The biggest mistake the channel has made is to aim itself purely at 18-25 year olds. To look at the presenters and studio is like looking into the window of Toni & Guy. It's running an MTV ethos and unsurprisingly, the original content has gained viewing figures as low as zero. Okay, so I'm citing some pessimistic ratings, but the average audience for their early evening show is around 4,000. When your broadcast area has at least a population of 10 million, that's a stunning failure.

The commissioning choices have reflected the desire to be a London-only BBC Three clone. On opening night, Londoners were subjected to some 'street footballers' and a Jamie-Oliver-wannabe chef who goes out checking 'street food'. It's all urban chic, segued with rapid camera whips and coming across like the station Nathan Barley and his media chums always wanted to make.

It should come as no surprise that the station is facing failure.
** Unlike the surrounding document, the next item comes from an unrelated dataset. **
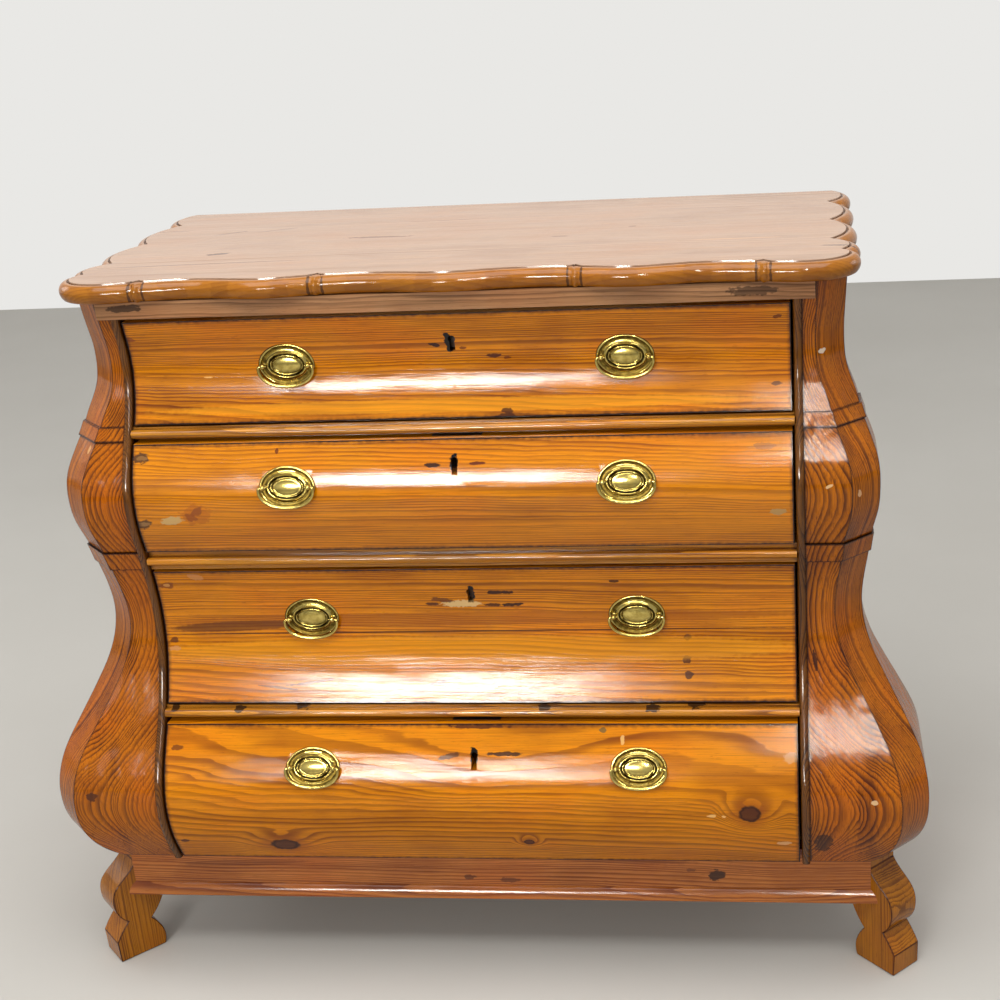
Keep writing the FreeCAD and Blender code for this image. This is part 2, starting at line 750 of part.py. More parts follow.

The regional ITV programmes of old were watched by your mum and dad, and that's what London Live should have aimed for. There's no point targeting the current generation of youth, as local television is by far one of the naffest things from their perspective. It's dull, it's televisual Horlicks, it's 100% Alan Partridge. I very much doubt teenagers and twenty-somethings give two shits about what's on Freeview channel 8. They're off out clubbing and meeting their mates. At that age, so was I.

To grab the eyes of the young, you'd have to be like E4 or ITV2, be bold with expensive imports like Breaking Bad and The Walking Dead. And that's obviously not what the local TV initiative was meant for.

There's no harm in going for the middle-aged viewer sitting at home trying to wind down after a day's work. Outside the M25, that's what the new local stations are doing. I'm baffled as to why channel proprietors Evgeny and Alexander Lebedev decided Hoxtonite hipsters would ever switch on to London Live.